Empirical evidence supports adding provisions for critical-habitat designation to Vermont’s threatened and endangered species act. At least two published research studies[1][2] have documented that the designation of critical habitat under the federal Endangered Species Act (ESA), which occurs under a process similar to that envisioned by H.552, results in significantly improved conservation outcomes. Listed species for which critical habitat has been designated are more likely to show increasing population trends than are listed species without designated critical habitat. Studies like this demonstrate clearly that the designation and conservation of critical habitat produces gains above and beyond those realized by focusing solely on prohibitions against causing harm to individual plants or animals.
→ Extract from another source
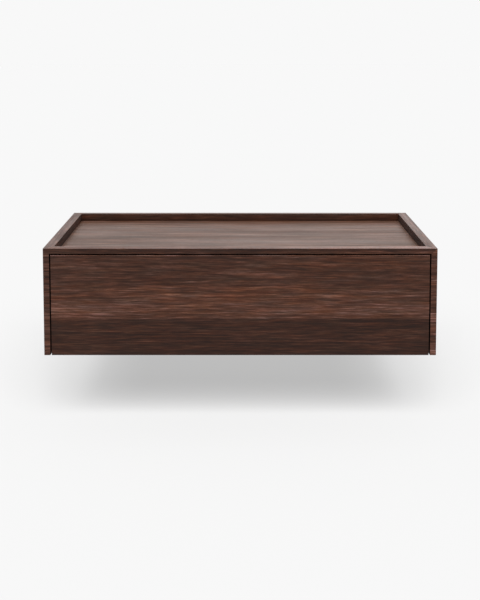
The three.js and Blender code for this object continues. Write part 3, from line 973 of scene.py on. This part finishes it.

Studies like this also serve to rebut a common complaint concerning critical habitat designations, namely that they are redundant of prohibitions against the take of listed species and thus unnecessary.
For critical habitat designations to achieve the goal of recovering listed species, it is imperative that protections include both critical habitat that is currently occupied by the listed species and critical habitat that is currently unoccupied, and thus we support the language authorizing the Secretary to consider current and historic use of habitat. A basic pattern in ecology is that as a species becomes increasingly rare, it will be found in increasingly fewer locales. An expanding population – a key objective in conservation of threatened and endangered species – needs room to grow, so focusing protections solely on where a listed species occurs at present can effectively preclude its recovery.
Finally, we note with some concern the provision allowing, under certain circumstances, the destruction of and adverse impacts to critical habitat. This deviates from the federal ESA, which does not allow for adverse modification of critical habitat, even though it does provide for the incidental take of individuals of a threatened or endangered species. Although we recognize that regulatory flexibility can, in some cases, promote successful conservation, critical habitat is, by definition, necessary for the survival and recovery of a listed species. Allowing the destruction of critical habitat is not compatible with species recovery unless it is accompanied by offsetting activities.
In summary, VCE believes that updating Vermont’s threatened and endangered species act to allow for the designation of critical habitat is a positive change that is in keeping with mainstream scientific evidence about what works in conservation. Research from across the country demonstrates that designating and protecting critical habitat allows for the recovery and, ultimately, de-listing of threatened and endangered species in a way that prohibitions against direct take alone do not.”
[1] Rachlinski, J.J. 1997. Noah by the numbers: an empirical evaluation of the Endangered Species Act. Cornell Law Review 82:356-389.
[2] Taylor, M.F.J, K. F. Suckling, and J.J. Rachlinski. 2005. The effectiveness of the Endangered Species Act: a quantitative analysis. BioScience 55:360-767.